The entire plot as you may have guessed from my allusions above centers around one scientist who thinks he may have discovered The Lost World, a place where dinosaurs still exist. Since this is a sequel a prior reader immediately knows this probably has to do with Hammond and his dangerous project, but how is not clarified until later. The doctor encounters the island, ends up losing contact and sending his contemporaries into a panic trying to find him fearing he is dead. Thus the entire story is about getting this damn doctor off the island. Only by the midway point, he’s already been found and they are just trying to survive. The plot is pretty basic and I just never enjoyed it much. It didn’t help that the beginning of the novel was extremely slow. It failed to build out the characters or progress action. Thus it felt extremely slow and probably could have been pared down quite a bit.
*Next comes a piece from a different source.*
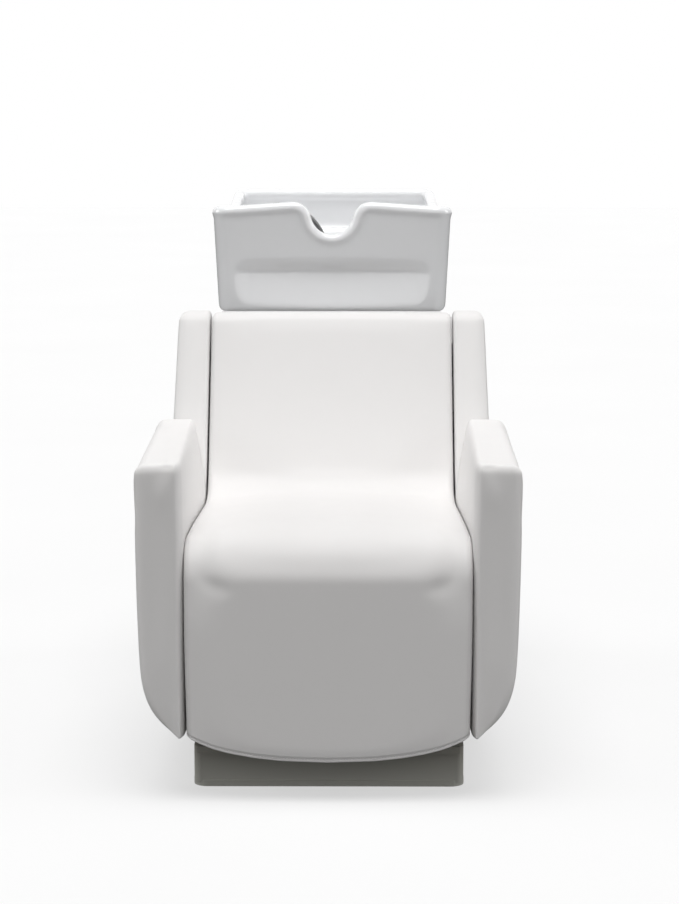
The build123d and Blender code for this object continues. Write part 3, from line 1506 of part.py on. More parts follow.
def shower_hose_points():
    """From the mixer's port down into the housing, up through the grommet and over the bowl to the nut."""
    tail_y = handle_tail_y + hose_nut_length
    port_y = mixer_y - shower_port_offset
    port_z = deck_z - deck_thickness - mixer_shank_length
    return [
        (mixer_x, port_y, port_z),
        (mixer_x, port_y, 806),
        (-177, 310, 728),
        (-176.5, 320, 640),
        (-176.5, 262, 606),
        (-176, 204, 640),
        (-176, 205, 730),
        (-176, 216, 810),
        (grommet_x, grommet_y, 880),
        (grommet_x, 230.5, 956.7),
        (-158.3, 230, 987.4),
        (-127.6, 230, 1005.1),
        (-91.5, 230, 1005),
        (-57.2, 230, 991.2),
        (-31, 230, 965),
        (-14.2, 231, 932),
        (-4, 236, 893),
        (4, 264, 865),
        (16, 305, 855),
        (34, 352, 854),
        (54, 404, 858),
        (66, 463, 871),
        (98, 496, 896),
        (143, 497, 942),
        (holder_x, 461, handle_z),
        (holder_x, tail_y, handle_z),
    ]


def supply_points(side):
    """One supply hose from its stop valve's top up to its port under the mixer."""
    port_x = mixer_x + side * supply_spread
    port_y = mixer_y + supply_setback
    port_z = deck_z - deck_thickness - mixer_shank_length
    valve_y = housing_rear_y - valve_inset
    start = (side * valve_x, valve_y, valve_z + valve_length / 2)
    if side < 0:
        middle = [(start[0], valve_y, 350), (-80, 440, 450), (-125, 405, 560), (-170, 365, 680)]
    else:
        middle = [(start[0], valve_y, 350), (30, 458, 450), (-25, 458, 545), (-95, 440, 640),
                  (-148, 390, 730)]
    return [start] + middle + [(port_x, port_y, 800), (port_x, port_y, port_z)]


def waste_points():
    """The waste hose from the basin's tailpiece down to the floor spigot."""
    tail_end = bowl_low_z - bowl_wall - gasket_height - nut_height - tail_wall - tail_length
    return [(0, drain_y, tail_end), (0, drain_y, 650), (-60, drain_y, 520), (-60, drain_y, 380),
            (0, drain_y, 250), (0, drain_y, floor_spigot_height)]


def make_hoses():
    """All the hoses."""
    save("shower_hose", hose_route(shower_hose_points(), hose_radius, "shower_hose"))
    save("hot_supply_hose", hose_route(supply_points(-1), supply_radius, "hot_supply_hose"))
    save("cold_supply_hose", hose_route(supply_points(1), supply_radius, "cold_supply_hose"))
    save("waste_hose", hose_route(waste_points(), waste_hose_radius, "waste_hose"))


# Stop valves and floor connections

def make_valves():
    """Pipe plate, stop valves with their inlet pipes, handles and the floor spigot."""
    slot_y = drain_y - pipe_slot_length / 2
    plate_low = rail_low_z
    plate_top = plate_low + valve_plate_thickness
    margin = plate_margin
    valve_y = housing_rear_y - valve_inset
    wide = pipe_slot_half_width + margin
    plate = block(-wide, wide, slot_y - margin, slot_y + pipe_slot_length + margin, plate_low, plate_top)
    back_y = valve_y - valve_radius - valve_plate_thickness
    upright = block(-valve_x - valve_radius, valve_x + valve_radius, back_y, back_y + valve_plate_thickness,
                    plate_low, valve_z + valve_length / 2)
    upright = upright - block(-waste_clear, waste_clear, back_y - overrun, back_y + overrun,
                              plate_top + margin, valve_z + overrun)
    plate = plate + upright
    plate = plate - rod(floor_spigot_radius + mesh_gap, (0, drain_y, 0),
                        (0, drain_y, plate_top + overrun / 2))
    spigot = tube(floor_spigot_radius, tail_radius - tail_wall, (0, drain_y, 0),
                  (0, drain_y, floor_spigot_height))
    save("floor_spigot", spigot)
    valves = []
    half = valve_length / 2
    for side, name in ((-1, "hot_valve_handle"), (1, "cold_valve_handle")):
        x = side * valve_x
        plate = plate - rod(inlet_radius + mesh_gap, (x, valve_y, 0),
                            (x, valve_y, plate_top + overrun / 2))
        body = rod(valve_radius, (x, valve_y, valve_z - half), (x, valve_y, valve_z + half))
        body = body + rod(inlet_radius, (x, valve_y, 0), (x, valve_y, valve_z - half))
        body = body + rod(stem_radius, (x, valve_y, valve_z),
                          (x, valve_y + valve_radius + stem_length, valve_z))
        valves.append(body)
        near = valve_y + valve_radius + stem_length - knob_height / 2
        knob = rod(knob_radius, (x, near, valve_z), (x, near + knob_height, valve_z))
        for index in range(knob_lobes):
            angle = 2 * math.pi * index / knob_lobes
            scallop_x = x + (knob_radius + scallop_offset) * math.cos(angle)
            scallop_z = valve_z + (knob_radius + scallop_offset) * math.sin(angle)
            knob = knob - rod(scallop_radius, (scallop_x, near - overrun, scallop_z),
                              (scallop_x, near + overrun, scallop_z))
        knob = knob - rod(stem_radius + mesh_gap, (x, near - overrun, valve_z),
                          (x, near + knob_height / 2 + mesh_gap, valve_z))
        save(name, knob)
    save("stop_valves", group(valves))
    save("pipe_plate", plate)


def main():
    """Build and write every piece."""
    os.makedirs("parts", exist_ok=True)
    make_ribbon()
    make_arms()
    make_wings()
    make_base()
    make_chassis()
    make_fasteners()
    make_housing()
    make_door()
    make_column()
    make_cradle()
    make_basin()
    make_drain()
    make_mixer()
    make_shower()
    make_hoses()
    make_valves()


main()
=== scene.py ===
"""Dresses the salon hair washing bed: upholstery, basin, plumbing and housing, on a pale studio floor."""
import logging
import math
from dataclasses import dataclass, field, replace
from enum import Enum
from typing import Callable, Iterable, Mapping, Sequence

import bmesh
import bpy
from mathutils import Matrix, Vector
from mathutils.bvhtree import BVHTree


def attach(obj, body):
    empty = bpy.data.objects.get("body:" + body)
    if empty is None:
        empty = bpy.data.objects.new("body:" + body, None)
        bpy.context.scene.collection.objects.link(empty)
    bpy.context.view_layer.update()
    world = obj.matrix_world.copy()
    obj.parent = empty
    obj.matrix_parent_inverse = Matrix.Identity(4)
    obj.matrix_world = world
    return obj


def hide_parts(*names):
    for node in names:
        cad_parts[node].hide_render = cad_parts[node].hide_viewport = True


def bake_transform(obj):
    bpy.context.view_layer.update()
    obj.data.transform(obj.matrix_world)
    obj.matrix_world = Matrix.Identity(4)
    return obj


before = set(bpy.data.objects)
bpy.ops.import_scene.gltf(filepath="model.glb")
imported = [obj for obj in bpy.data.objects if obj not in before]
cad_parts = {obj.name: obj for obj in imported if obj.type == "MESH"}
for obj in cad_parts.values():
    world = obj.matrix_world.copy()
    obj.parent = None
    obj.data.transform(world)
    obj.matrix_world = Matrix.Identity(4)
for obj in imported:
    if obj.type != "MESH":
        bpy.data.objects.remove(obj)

LOG = logging.getLogger("hair_washing_bed")
MM = 0.001
PHOTO_HEIGHT = 904
COVER_MAP = "cover"
WHITE = (1.0, 1.0, 1.0, 1.0)

Point = tuple[float, float, float]
Pair = tuple[float, float]
Colour = tuple[float, float, float, float]


def grey(value: float, warm: float = 0.0) -> Colour:
    """Returns a linear grey, made warmer by lowering green and blue a little."""
    return (value, value * (1 - warm), value * (1 - 1.6 * warm), 1.0)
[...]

I’m probably a weirdo in that I loved the scientific explanations and theories we received in the first book. The speculation and the processes were interesting. This book since we weren’t dealing with scientists, but people who stumbled upon a situation there were more theories. That wouldn’t have bothered me if we actually had the chance to explore them. Instead what happened on a few occasions was they would begin to lay out a theory, but would then be interrupted. The theory then wouldn’t be finished until much later after it was either proved wrong or correct. I guess it’s a way of showing, but some of the debate involving the theory is lost. We don’t get to see how things work against what the character expects. It forces you to just go with the action and prevents the audience from forming their own speculation. As you know I like science fiction that lets you think. This one didn’t allow that. Also some of the explainers ended up being so bland that the build up they had made them feel like a major let down.

I’m not going to spend more time on this one, it’s pretty clear that I didn’t enjoy it. The characters were not memorable. However the biggest crime of this book is that it made me not care. It’s almost as bad as the multiple times that I thought the book was going to make a turn and suddenly get better only for it to veer back into mediocre.